Bei letzterem kann man sich fragen, ob das richtig ist, denn es gibt bereits einen ernsthaften Erinnerungsort. Doch in allen Momenten erkennt man bei Neumann das Engagement für die ihm anvertraute Sache.

Zweifelhafte Argumente

Das sieht bei Guido Westerwelle anders aus. Das Auswärtige Amt (AA) wendet ein knappes Viertel seines Etats für kulturelle Zwecke auf, vor allem für Auslandsschulen, Wissenschaft und Universitäten, das Goethe Institut. Diese Zwecke und Einrichtungen nehmen an den Sparvorgaben für das Ministerium in fast vollem Umfang teil. Der Gesamtetat des AA schrumpft um 3,0 Prozent, der für auswärtige Kulturpolitik um 2,7 Prozent. Wenn der Staat sparen soll, dann kann die kulturelle Sphäre nicht selbstverständlich davon dispensiert sein. Aber hier sind die Argumente zweifelhaft.

Westerwelle persönlich machte sich für die Kürzung stark und begründete das mit dem Aufwuchs der Goethe-Mittel. Bis 2011 wird es eine Steigerung um 55 Millionen, knapp 35 Prozent geben. Das ist richtig, verkennt aber, dass dem Goethe Institut in den letzten Jahren neue Aufgaben übertragen wurden. Dazu gehören "Deutschlandwochen" in Ausland (sie kosten zwei Millionen Euro jährlich), die Afrika-Initiative (fünf Millionen) und das Pasch-Programm (19, 3 Millionen), das Partnerschulen im Ausland beim Deutsch-Unterricht unterstützt.

Dass Pasch, in der letzten Legislaturperiode ins Leben gerufen, ein in jeder Hinsicht schönes Ziel verfolgt, bedarf keiner Begründung. Dafür aber muss Geld mobilisiert werden. Auch das Haus der Kulturen der Welt muss mit Kürzungen fertig werden. Der Zuschuss des Hauses Neumann bleibt unverändert bei 1,9 Millionen Euro, der des Auswärtigen Amtes aber wurde um 250000 Euro auf eine Million reduziert.

Der vormalige Außenminister Steinmeier war an der auswärtigen Kulturpolitik interessiert, so nahm die Entwicklung einen guten Gang, wozu auch die Reform des Goethe Instituts gehörte. Westerwelle hat in Cornelia Pieper eine Staatsministerin mit spezieller Zuständigkeit für diese Belange, doch deren politisches Gewicht ist gering.

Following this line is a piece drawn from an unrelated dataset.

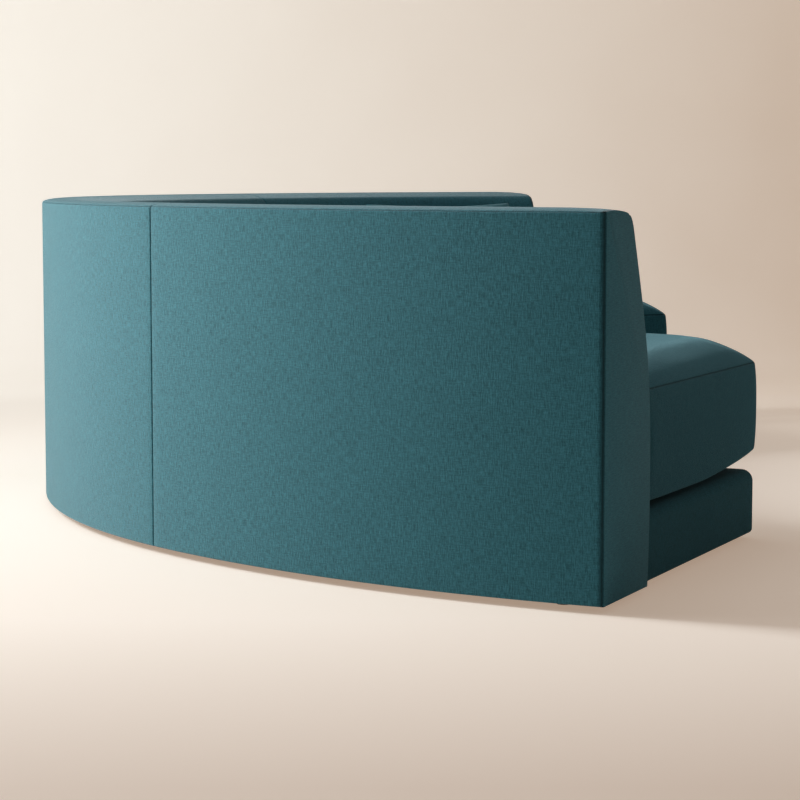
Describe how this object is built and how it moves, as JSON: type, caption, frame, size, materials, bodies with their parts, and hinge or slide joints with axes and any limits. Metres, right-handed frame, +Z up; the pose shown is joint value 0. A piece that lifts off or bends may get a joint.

Und auch Westerwelle selbst engagiert sich wenig. Die Neumannsche Gabe, auf Freund und Feind zuzugehen, fehlt ihm; er scheint sie aber auch nicht zu vermissen. Was ihn zu dieser Haltung treibt, ist unklar, er liebte es doch mal, sich als Freund der Künste darzustellen. Ärger hat er sich mit seiner intransingenten Haltung längst genug eingehandelt, mit der Opposition und mehr noch mit der Union. Die Entscheidung in diesen Fragen fällt das Parlament, so ist das letzte Wort noch nicht gesprochen.

Aber aus koalitionspolitischen Erwägungen ist es schwer, den Entwürfen der Ministerien die Zustimmung zu versagen.